• [The problem]:
Reproduce each line exactly.

• [Provided material]:
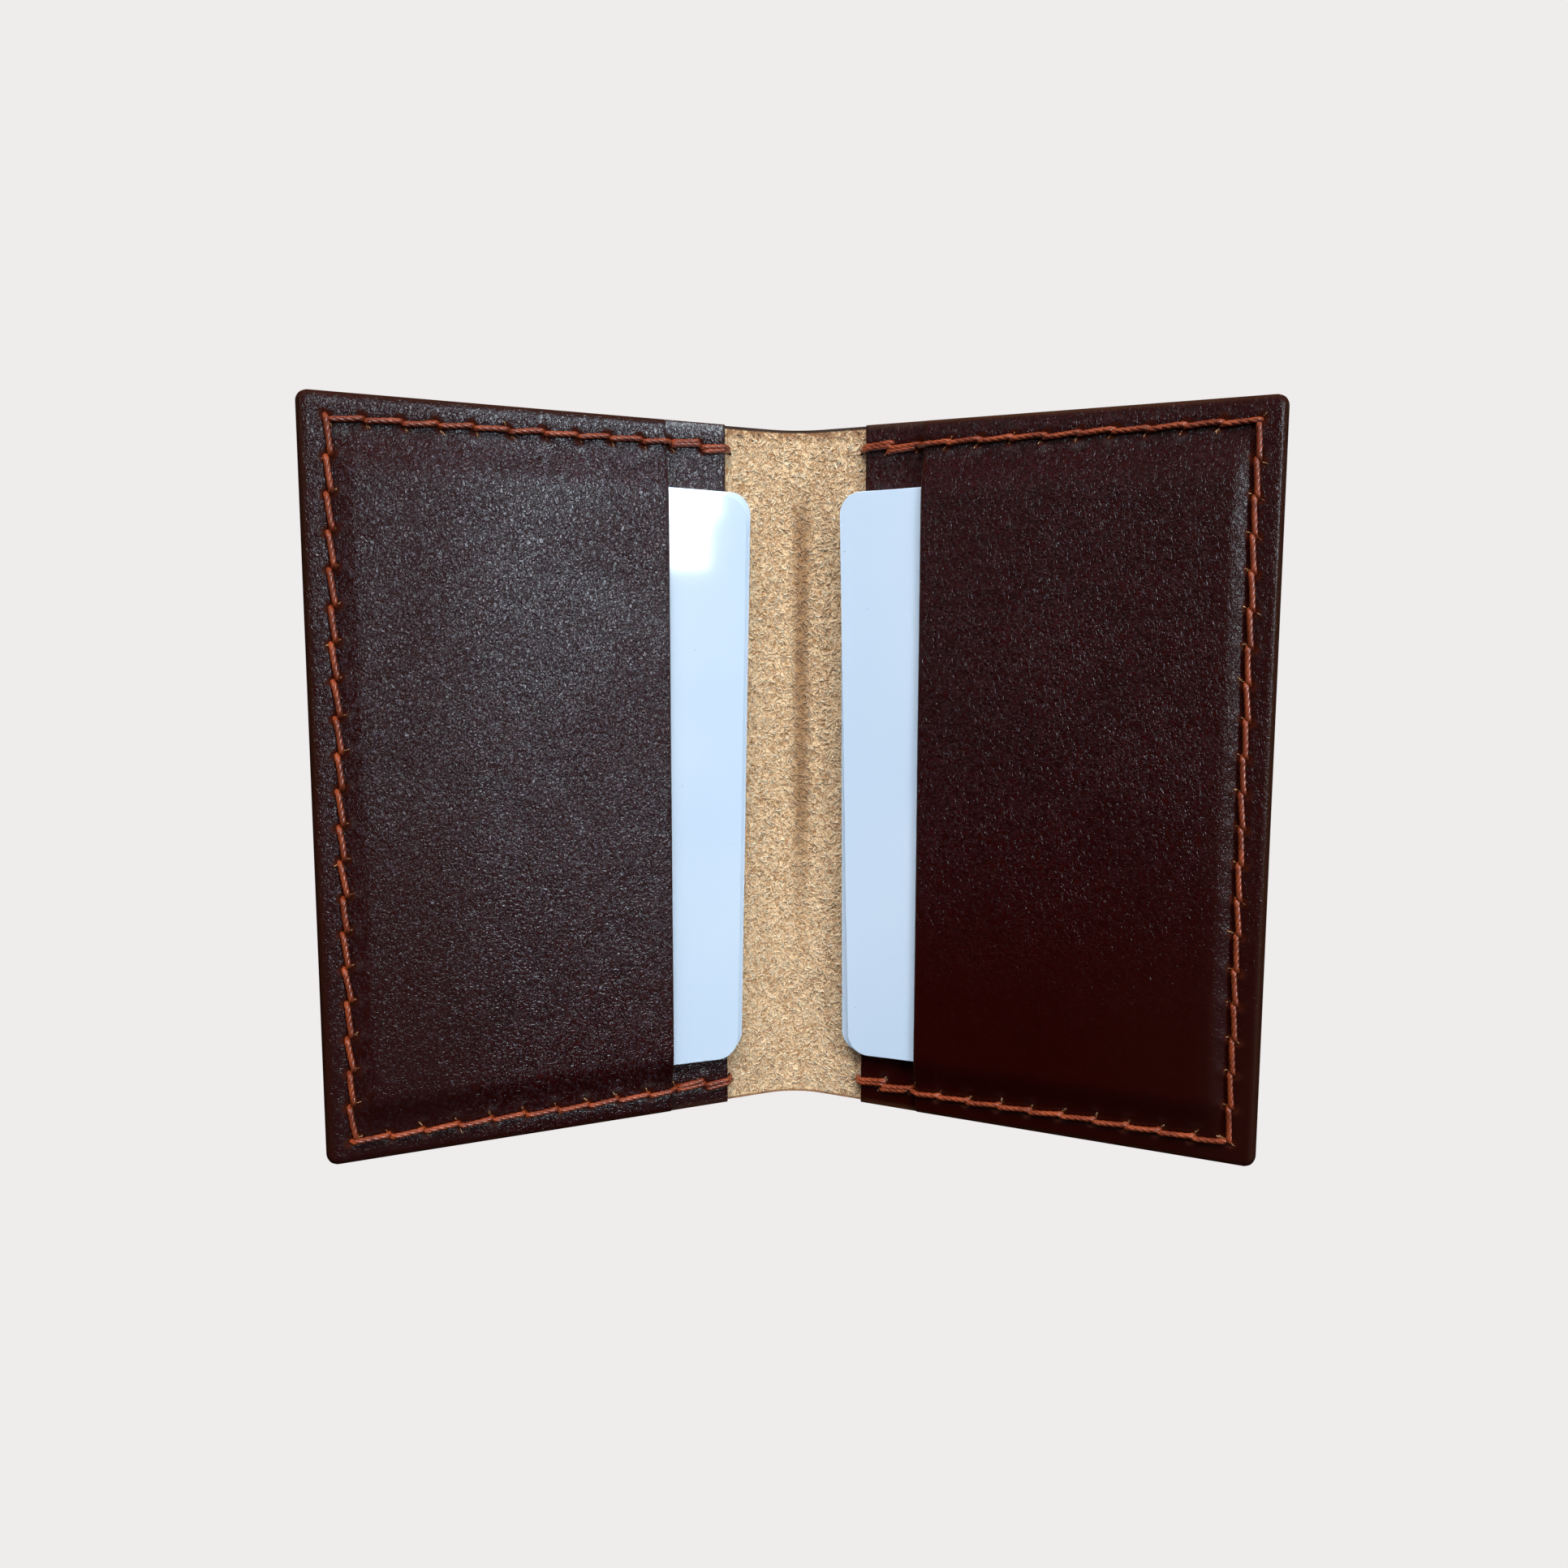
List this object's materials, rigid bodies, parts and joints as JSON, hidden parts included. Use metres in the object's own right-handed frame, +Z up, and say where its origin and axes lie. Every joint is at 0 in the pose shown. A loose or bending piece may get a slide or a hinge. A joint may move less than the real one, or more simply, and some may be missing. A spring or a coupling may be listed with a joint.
{
  "type": "card holder",
  "caption": "Upright bifold card holder in saddle-stitched leather: one shell folded at the spine, each cover with a back pocket and a front pocket that holds blank cards.",
  "frame": {"origin": "on the surface the holder stands on, under the middle of its box", "axes": "+Z up along the spine, +X to the right across the open holder, +Y towards the spine, so the covers open towards -Y"},
  "size_m": [0.1288, 0.0312, 0.1037],
  "materials": {
    "shell_leather": "dark brown vegetable-tanned leather, satin grain outside and raw tan flesh side inside",
    "pocket_leather": "dark brown waxed grain, satin, burnished edges",
    "thread": "waxed rust-brown linen thread",
    "card": "plain white gloss card"
  },
  "bodies": {
    "spine": {"spine_strip": "shell_leather"},
    "left_cover": {"shell_panel_left": "shell_leather", "underlay_left": "pocket_leather", "front_pocket_left": "pocket_leather", "saddle_thread_a_left": "thread", "saddle_thread_b_left": "thread"},
    "right_cover": {"shell_panel_right": "shell_leather", "underlay_right": "pocket_leather", "front_pocket_right": "pocket_leather", "saddle_thread_a_right": "thread", "saddle_thread_b_right": "thread"},
    "card_left_front": {"card_left_front": "card"},
    "card_left_rear": {"card_left_rear": "card"},
    "card_right_front": {"card_right_front": "card"},
    "card_right_rear": {"card_right_rear": "card"}
  },
  "joints": [
    {"name": "fold_left", "type": "hinge", "parent": "spine", "child": "left_cover", "pos_m": [-0.00425, 0.01326, 0], "axis": [0, 0, -1], "range_deg": [-65.6, 24.4]},
    {"name": "fold_right", "type": "hinge", "parent": "spine", "child": "right_cover", "pos_m": [0.00425, 0.01326, 0], "axis": [0, 0, 1], "range_deg": [-65.6, 24.4]},
    {"name": "card_left_front_slide", "type": "slide", "parent": "left_cover", "child": "card_left_front", "axis": [0.9107, 0.4131, 0], "range_m": [-0.0003, 0.008]},
    {"name": "card_left_rear_slide", "type": "slide", "parent": "left_cover", "child": "card_left_rear", "axis": [0.9107, 0.4131, 0], "range_m": [-0.0012, 0.0055]},
    {"name": "card_right_front_slide", "type": "slide", "parent": "right_cover", "child": "card_right_front", "axis": [-0.9107, 0.4131, 0], "range_m": [-0.0005, 0.008]},
    {"name": "card_right_rear_slide", "type": "slide", "parent": "right_cover", "child": "card_right_rear", "axis": [-0.9107, 0.4131, 0], "range_m": [-0.0016, 0.0055]}
  ]
}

• [Output below]:
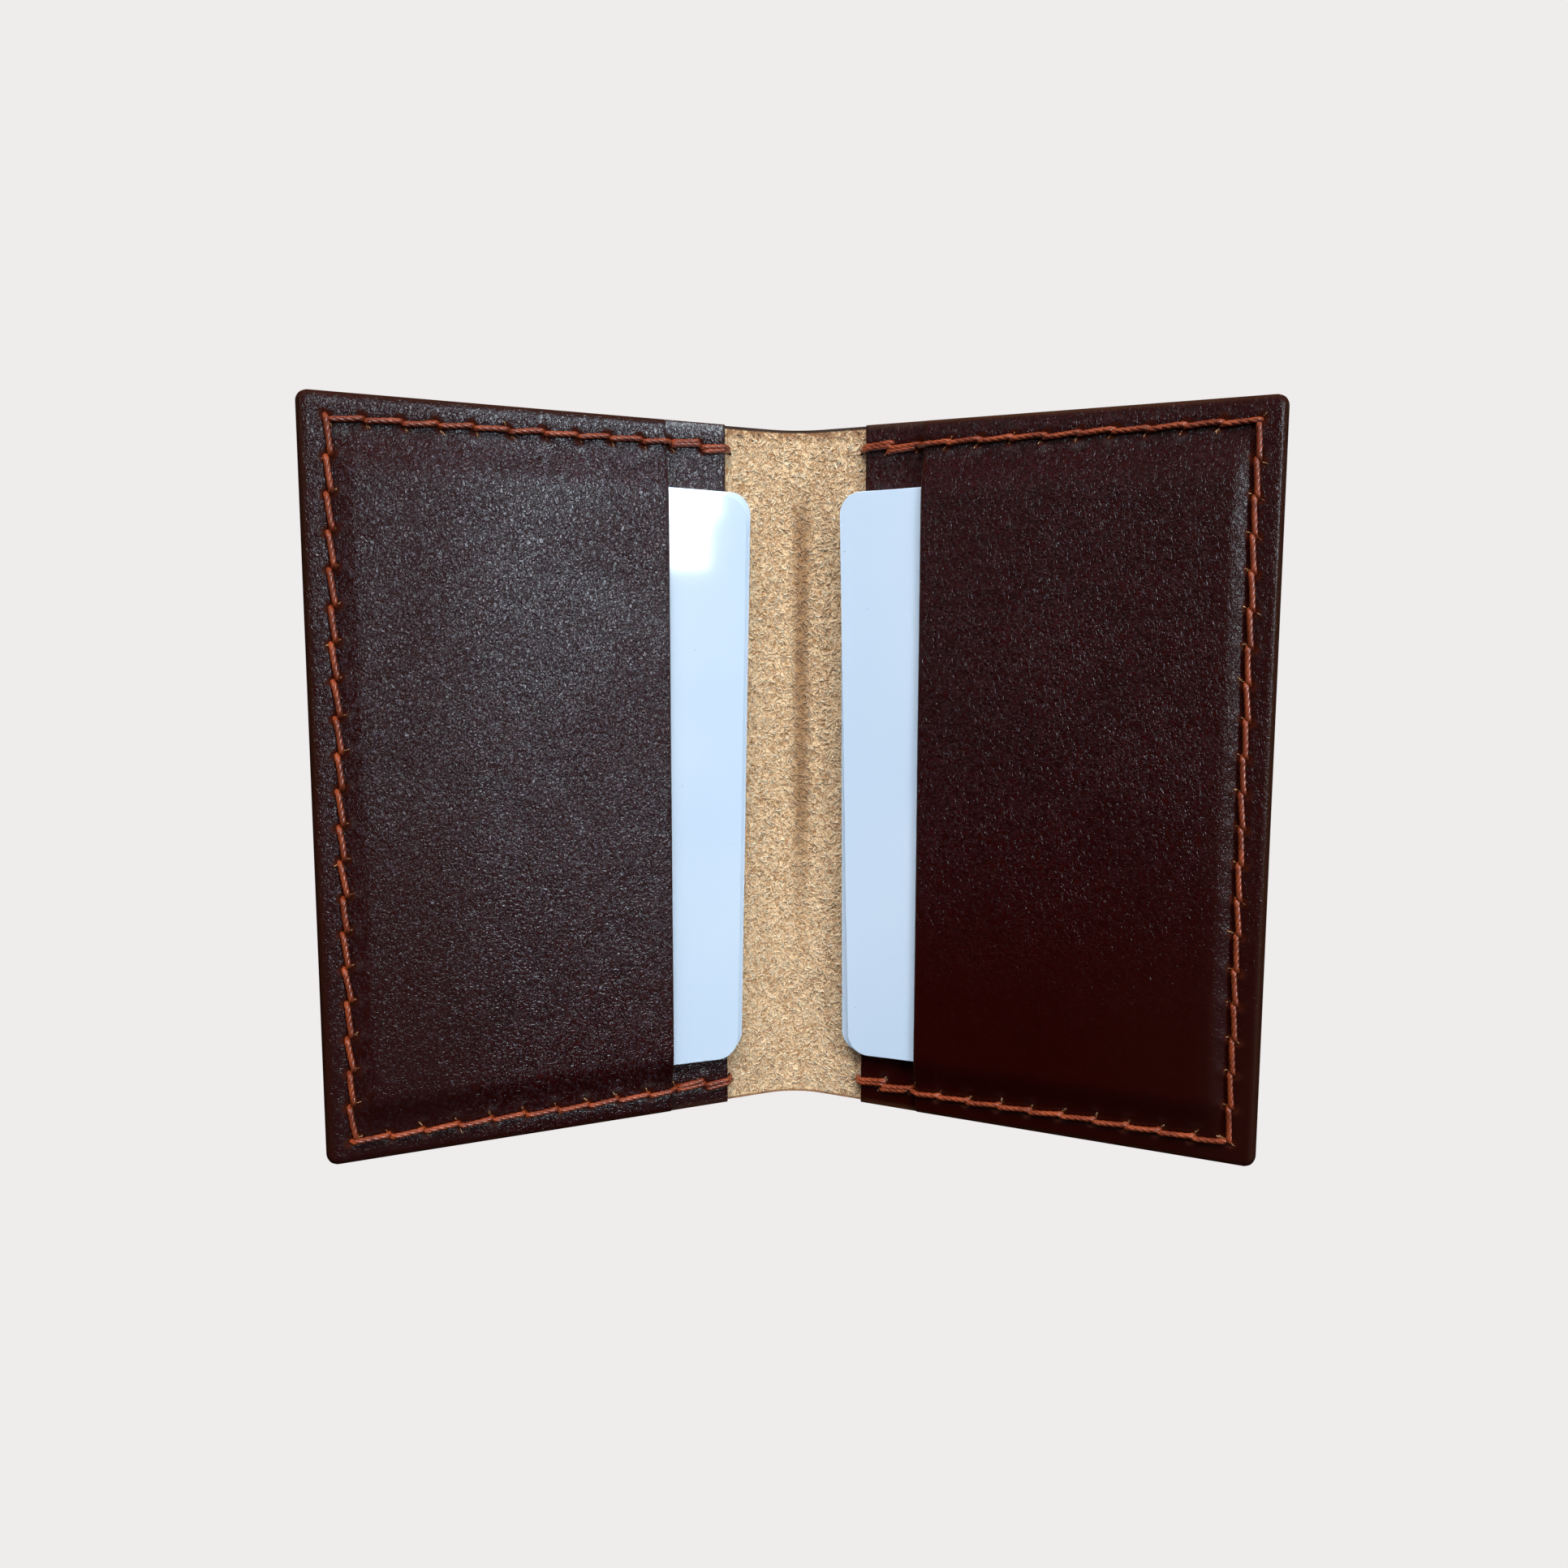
List this object's materials, rigid bodies, parts and joints as JSON, hidden parts included. Use metres in the object's own right-handed frame, +Z up, and say where its origin and axes lie. Every joint is at 0 in the pose shown. A loose or bending piece may get a slide or a hinge. A joint may move less than the real one, or more simply, and some may be missing. A spring or a coupling may be listed with a joint.
{
  "type": "card holder",
  "caption": "Upright bifold card holder in saddle-stitched leather: one shell folded at the spine, each cover with a back pocket and a front pocket that holds blank cards.",
  "frame": {"origin": "on the surface the holder stands on, under the middle of its box", "axes": "+Z up along the spine, +X to the right across the open holder, +Y towards the spine, so the covers open towards -Y"},
  "size_m": [0.1288, 0.0312, 0.1037],
  "materials": {
    "shell_leather": "dark brown vegetable-tanned leather, satin grain outside and raw tan flesh side inside",
    "pocket_leather": "dark brown waxed grain, satin, burnished edges",
    "thread": "waxed rust-brown linen thread",
    "card": "plain white gloss card"
  },
  "bodies": {
    "spine": {"spine_strip": "shell_leather"},
    "left_cover": {"shell_panel_left": "shell_leather", "underlay_left": "pocket_leather", "front_pocket_left": "pocket_leather", "saddle_thread_a_left": "thread", "saddle_thread_b_left": "thread"},
    "right_cover": {"shell_panel_right": "shell_leather", "underlay_right": "pocket_leather", "front_pocket_right": "pocket_leather", "saddle_thread_a_right": "thread", "saddle_thread_b_right": "thread"},
    "card_left_front": {"card_left_front": "card"},
    "card_left_rear": {"card_left_rear": "card"},
    "card_right_front": {"card_right_front": "card"},
    "card_right_rear": {"card_right_rear": "card"}
  },
  "joints": [
    {"name": "fold_left", "type": "hinge", "parent": "spine", "child": "left_cover", "pos_m": [-0.00425, 0.01326, 0], "axis": [0, 0, -1], "range_deg": [-65.6, 24.4]},
    {"name": "fold_right", "type": "hinge", "parent": "spine", "child": "right_cover", "pos_m": [0.00425, 0.01326, 0], "axis": [0, 0, 1], "range_deg": [-65.6, 24.4]},
    {"name": "card_left_front_slide", "type": "slide", "parent": "left_cover", "child": "card_left_front", "axis": [0.9107, 0.4131, 0], "range_m": [-0.0003, 0.008]},
    {"name": "card_left_rear_slide", "type": "slide", "parent": "left_cover", "child": "card_left_rear", "axis": [0.9107, 0.4131, 0], "range_m": [-0.0012, 0.0055]},
    {"name": "card_right_front_slide", "type": "slide", "parent": "right_cover", "child": "card_right_front", "axis": [-0.9107, 0.4131, 0], "range_m": [-0.0005, 0.008]},
    {"name": "card_right_rear_slide", "type": "slide", "parent": "right_cover", "child": "card_right_rear", "axis": [-0.9107, 0.4131, 0], "range_m": [-0.0016, 0.0055]}
  ]
}